# First Cigar



## Rorick (Nov 21, 2014)

Just bought my first real* cigars today. Going to meet up with a friend (possibly another) tomorrow and decided that the occasion called for a good smoke, as he imbibes himself. Don't worry, I got a couple to share. I'll be sure to say how it goes.









*Note: When I say real, I mean not a cheap gas station cigarillo.


----------



## ELLASU (Jun 9, 2014)

Nice! And welcome!


----------



## RobertNYC (Nov 3, 2013)

Welcome and enjoy your journey.


----------



## [email protected] (Aug 16, 2012)

Drew estate right? It's better than a black and mild by far. Enjoy and welcome to the brotherhood


----------



## Rorick (Nov 21, 2014)

Yep, Drew Estate. I saw it on Famous and wanted it mainly for the band to be honest, but I think I'll enjoy it, especially if I can detect the coffee undertones that are infused. I can imagine it'll be better than a Black & Mild.

Got a Baccarat and a Romeo y Julieta along with it (Along with a Black & Mild, but that's for my sister). Those are for my friends though, so I'll have to wait to try them. I've heard Baccarat is supposed to be an excellent cigar though.

Edit: Here's the Baccarat and the RyJ. Couldn't get a picture of them when I got the Isla Del Sol.


----------



## Rorick (Nov 21, 2014)

Well, the Isla Del Sol has been smoked, and it was fairly enjoyable. Couldn't detect the coffee undertones as well as I would have liked, but it was there, especially closer to the end when the sweetness of the cap was finally dying down. I'll have to let my pallet mature more before I make a final call on it, but as it stands, it'll certainly be a stick that'll be kept in my collection for an occasional smoke. It was certainly better than a cheap black and mild though. Wish I could have finished it to the nub, but it's was hovering around freezing when I lit up, and stayed there for the next hour. Between not being able to feel my fingers and it canoeing for the second or third time (pretty sure it's my as yet unrefined lighting technique), I decided to call it and let it die with a little under a quarter of the stick left. Bit of a disappointment, but I figure a cigar isn't worth frostbite.

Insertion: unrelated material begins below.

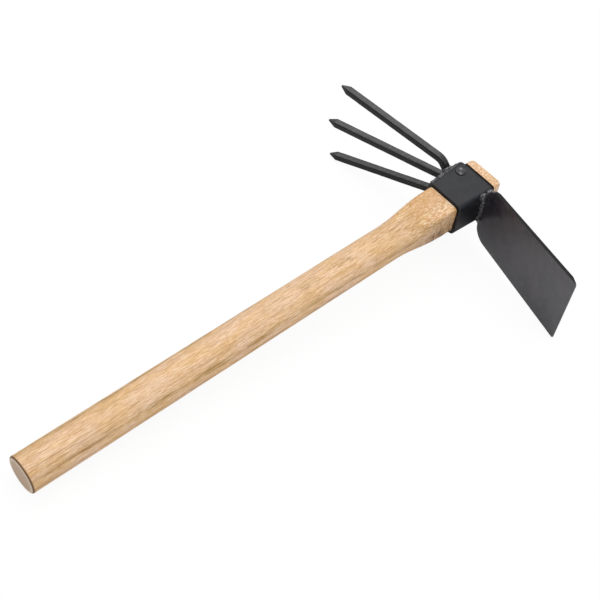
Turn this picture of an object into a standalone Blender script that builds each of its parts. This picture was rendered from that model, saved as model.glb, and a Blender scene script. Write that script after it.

Also has a taste of the Baccarat. Very smooth and mild, as it's known for. Enjoyed the taste of that almost more than my Isla Del Sol. I'll be picking up a few more sticks of that for sure.

The RyJ is still unsmoked though, so I'll probably smoke it tomorrow or Thursday. I might try my hand at a review on that one.


----------



## penna stogey (Apr 23, 2014)

Welcome to the Puff and the beers in the fridge, enjoy.


----------



## Rorick (Nov 21, 2014)

Good to be here. I've learned a lot so far, and I'm sure that it helped make this first cigar a better experience than many have had, but I'm looking forward to learning more.


----------



## bcams0825 (Dec 31, 2014)

Congratulations on your first cigar. I am also new and I look forward to learning new and exciting things. I hope to meet a lot of interesting people. Good luck!


----------



## Mr.Draned (Jan 18, 2015)

Congrats on your first *real* cigar and the many more to come!


----------



## PSD4 (Jan 5, 2015)

:smoke2:


----------